- [Goal]: Go through the listing and copy every line word for word.

- [Supplied data]:

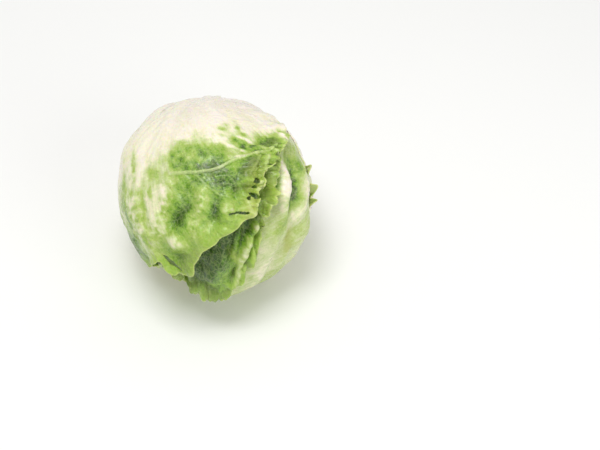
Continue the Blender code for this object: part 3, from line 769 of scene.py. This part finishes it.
def applied(obj):
    """Replaces an object's mesh by the one that its modifiers make."""
    graph = bpy.context.evaluated_depsgraph_get()
    mesh = bpy.data.meshes.new_from_object(
        obj.evaluated_get(graph), preserve_all_data_layers=True, depsgraph=graph
    )
    obj.modifiers.clear()
    obj.vertex_groups.clear()
    obj.data = mesh


def make_leaf(leaf, trees):
    """Makes one fine leaf over the pieces in the search trees, and puts it in place of its node."""
    bm, places, order = flat_sheet(leaf["cells"])
    x, y, bearing, edge, within = leaf_plan(places, leaf)
    directions = leaf_directions(x, y, leaf["azimuth"])
    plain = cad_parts[leaf["name"]].data
    radii = inner_radii(mesh_tree(plain), leaf_directions(*within, leaf["azimuth"]))
    for turn in range(FACET_TURNS):
        radii = neighbours_mean(radii)
    lines = vein_lines(x, y, leaf)
    green = green_with_painted_light(x, y, bearing, edge, lines, leaf)
    from_rest = np.arccos(np.clip(directions @ DOWN, -1, 1))
    loose = smooth(from_rest, REST_TIGHT, REST_LOOSE)
    radii = radii + loose * leaf_relief(x, y, bearing, edge, green, lines, leaf)
    radii = lifted_clear(radii, outer_radii(trees, directions))
    points = np.array(MIDDLE) + clear_of_stem(directions, radii) @ AXES.T
    for vert, point in zip(bm.verts, by_vertex(points, order)):
        vert.co = point
    bm.normal_update()
    bm.faces.ensure_lookup_table()
    middle_face = bm.faces[len(bm.faces) // 2]
    if middle_face.normal.dot(middle_face.calc_center_median() - MIDDLE) < 0:
        bmesh.ops.reverse_faces(bm, faces=bm.faces)
    obj = new_object(leaf["name"] + "_blade", bm)
    bruise = sum((mound(x, y, b) for b in leaf.get("bruises", [])), np.zeros_like(x))
    rib = rib_share(x, y, lines, leaf)
    free_edge = edge + FOOT_TONE * (1 - smooth(y, 0, FOOT_TONE))
    for name, values in (
        ("green", green), ("vein", lines), ("bruise", np.clip(bruise, 0, 1)), ("edge", free_edge),
        ("blade_x", x), ("blade_y", y), ("strand", strands(x, y, leaf)),
    ):
        store(obj.data, name, values, order)
    group = obj.vertex_groups.new(name="rib")
    for index, weight in enumerate(by_vertex(rib, order)):
        group.add([index], weight, "REPLACE")
    bm = bmesh.new()
    bm.from_mesh(obj.data)
    cut_away(bm, by_vertex(hole_mask(x, y, leaf), order))
    bm.to_mesh(obj.data)
    bm.free()
    shell = obj.modifiers.new("thickness", "SOLIDIFY")
    shell.thickness = RIB_THICKNESS
    shell.offset = 1
    shell.vertex_group = group.name
    shell.thickness_vertex_group = BLADE_THICKNESS / RIB_THICKNESS
    applied(obj)
    for vert in obj.data.vertices:
        if vert.co.z < REST_SNAP:
            vert.co.z = 0
    obj.data.shade_smooth()
    obj.data.set_sharp_from_angle(angle=math.radians(60))
    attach(obj, "root")
    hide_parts(leaf["name"])
    return obj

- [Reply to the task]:
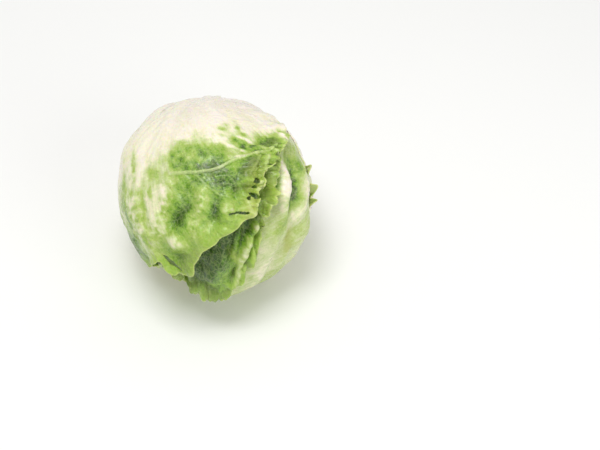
Continue the Blender code for this object: part 3, from line 769 of scene.py. This part finishes it.
def applied(obj):
    """Replaces an object's mesh by the one that its modifiers make."""
    graph = bpy.context.evaluated_depsgraph_get()
    mesh = bpy.data.meshes.new_from_object(
        obj.evaluated_get(graph), preserve_all_data_layers=True, depsgraph=graph
    )
    obj.modifiers.clear()
    obj.vertex_groups.clear()
    obj.data = mesh


def make_leaf(leaf, trees):
    """Makes one fine leaf over the pieces in the search trees, and puts it in place of its node."""
    bm, places, order = flat_sheet(leaf["cells"])
    x, y, bearing, edge, within = leaf_plan(places, leaf)
    directions = leaf_directions(x, y, leaf["azimuth"])
    plain = cad_parts[leaf["name"]].data
    radii = inner_radii(mesh_tree(plain), leaf_directions(*within, leaf["azimuth"]))
    for turn in range(FACET_TURNS):
        radii = neighbours_mean(radii)
    lines = vein_lines(x, y, leaf)
    green = green_with_painted_light(x, y, bearing, edge, lines, leaf)
    from_rest = np.arccos(np.clip(directions @ DOWN, -1, 1))
    loose = smooth(from_rest, REST_TIGHT, REST_LOOSE)
    radii = radii + loose * leaf_relief(x, y, bearing, edge, green, lines, leaf)
    radii = lifted_clear(radii, outer_radii(trees, directions))
    points = np.array(MIDDLE) + clear_of_stem(directions, radii) @ AXES.T
    for vert, point in zip(bm.verts, by_vertex(points, order)):
        vert.co = point
    bm.normal_update()
    bm.faces.ensure_lookup_table()
    middle_face = bm.faces[len(bm.faces) // 2]
    if middle_face.normal.dot(middle_face.calc_center_median() - MIDDLE) < 0:
        bmesh.ops.reverse_faces(bm, faces=bm.faces)
    obj = new_object(leaf["name"] + "_blade", bm)
    bruise = sum((mound(x, y, b) for b in leaf.get("bruises", [])), np.zeros_like(x))
    rib = rib_share(x, y, lines, leaf)
    free_edge = edge + FOOT_TONE * (1 - smooth(y, 0, FOOT_TONE))
    for name, values in (
        ("green", green), ("vein", lines), ("bruise", np.clip(bruise, 0, 1)), ("edge", free_edge),
        ("blade_x", x), ("blade_y", y), ("strand", strands(x, y, leaf)),
    ):
        store(obj.data, name, values, order)
    group = obj.vertex_groups.new(name="rib")
    for index, weight in enumerate(by_vertex(rib, order)):
        group.add([index], weight, "REPLACE")
    bm = bmesh.new()
    bm.from_mesh(obj.data)
    cut_away(bm, by_vertex(hole_mask(x, y, leaf), order))
    bm.to_mesh(obj.data)
    bm.free()
    shell = obj.modifiers.new("thickness", "SOLIDIFY")
    shell.thickness = RIB_THICKNESS
    shell.offset = 1
    shell.vertex_group = group.name
    shell.thickness_vertex_group = BLADE_THICKNESS / RIB_THICKNESS
    applied(obj)
    for vert in obj.data.vertices:
        if vert.co.z < REST_SNAP:
            vert.co.z = 0
    obj.data.shade_smooth()
    obj.data.set_sharp_from_angle(angle=math.radians(60))
    attach(obj, "root")
    hide_parts(leaf["name"])
    return obj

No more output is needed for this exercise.